340. During the testing before school enrolment and during the testing of readiness it is possible to make recommendations:

− To the parent - to postpone the enrolment of the child for one year, if the child is younger than 6½ years before starting school;
− To the school - to implement individualized work with the pupil.

341. Enrolment in first grade of primary school is also open to children older
than 7½ years who, for reason of sickness or other justified reason, is not enrolled in school.

342. If, for reason of sickness or other justified reason, a child is not enrolled in first grade, he/she may enrol in the appropriate grade based on previous testing of knowledge and skills, and in accordance with the age.

343. Primary schools are obliged to enrol children with registered residence in the school territory. Primary schools may enrol children from other school territories, at the request of the parent, according to placement capacities of the school.

344. The parent may choose the primary school in which to enrol his child, and shall submit the request for enrolment to such school at the latest by 1 February of the current calendar year to which enrolment refers.

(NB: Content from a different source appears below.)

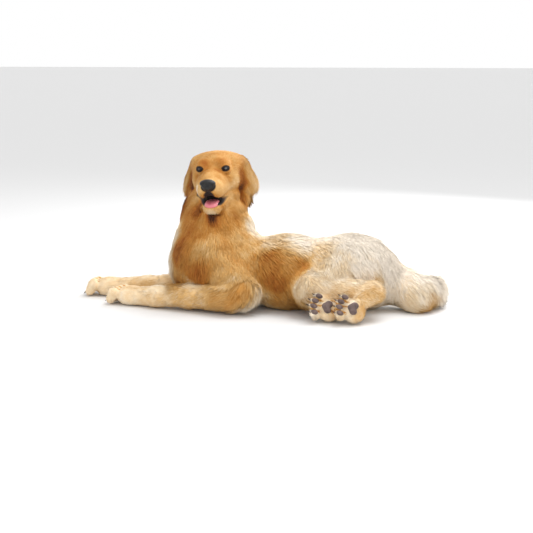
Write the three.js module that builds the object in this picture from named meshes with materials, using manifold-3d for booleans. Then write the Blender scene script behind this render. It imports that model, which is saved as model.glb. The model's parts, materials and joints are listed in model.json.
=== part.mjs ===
// A golden retriever lying on the floor, life size, in millimetres. +Z is up, the spine runs along X with
// the tail at +X, and the dog's left side, to which the head and both hind feet are turned, faces -Y.
//
// The dog is first modelled whole, as signed distance fields: a skeleton of named points carries rods and
// eggs as thick as the body with its coat on, and neighbours are blended into each other. The whole is
// then parted along the limbs and across the trunk, with a thin gap at every cut.
import * as THREE from "three";
import { mergeVertices } from "three/addons/utils/BufferGeometryUtils.js";
import Module from "manifold-3d";

const wasm = await Module();
wasm.setup();

const v = (x, y, z) => new THREE.Vector3(x, y, z);
const rad = THREE.MathUtils.degToRad;

// ---------------------------------------------------------------------------------------------------
// Driving dimensions
// ---------------------------------------------------------------------------------------------------

const GAP = 0.6; // between neighbouring solids
const SOFT_GAP = 2.2; // round an ear, the jaw, the nose and the tongue, whose room has few faces
const SNAP = 0.02; // corners closer than this are one corner
const TRUNK_R = 93; // half the depth of the coated ribcage
const LOIN_R = 90;
const RUMP_R = 88;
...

345. Units of local self-management maintain records and inform the schools and parents of children who are of the age to enrol and who have enrolled in schools.

346. Marks in primary school: A pupil receives marks in all subjects and a mark in conduct. During the first and second grade of primary school the marks and final success are of descriptive nature. In other grades of primary school and in secondary school, the marks are of descriptive and numerical nature during the school year, except for subjects so identified by the relevant minister. The final conclusive mark is numerical. Conduct is marked with a descriptive mark, according to a separate law.

347. Students receive marks in all subjects and in conduct. During a school semester (half-year) the pupil must receive marks in all subjects at least twice during such period, and in case of conduct he/she receives marks at the end of the first and second semester. General performance is assessed at the end of first and second semester. Marks are publicly accessible. The manner of assessment is prescribed by the Minister of Education (art. 46).

348. Overall success is determined as the arithmetical average of all positive final numerical marks. Overall success may be: excellent, very good, good, satisfactory (art. 49).

349. Students repeat the grade if at the end of the second semester they have more than four unsatisfactory final numerical marks. Students with up to four unsatisfactory final numerical marks shall take corrective examinations during the June and August examination period.

350. Primary school students, their parents or guardians are entitled to file a complaint regarding the mark in line with a separate law. Complaints are to be filed to the school principal within three days, and in the case of students of the final grade such complaint is to be filed within 24 hours of distribution of the school record book or the school certificate.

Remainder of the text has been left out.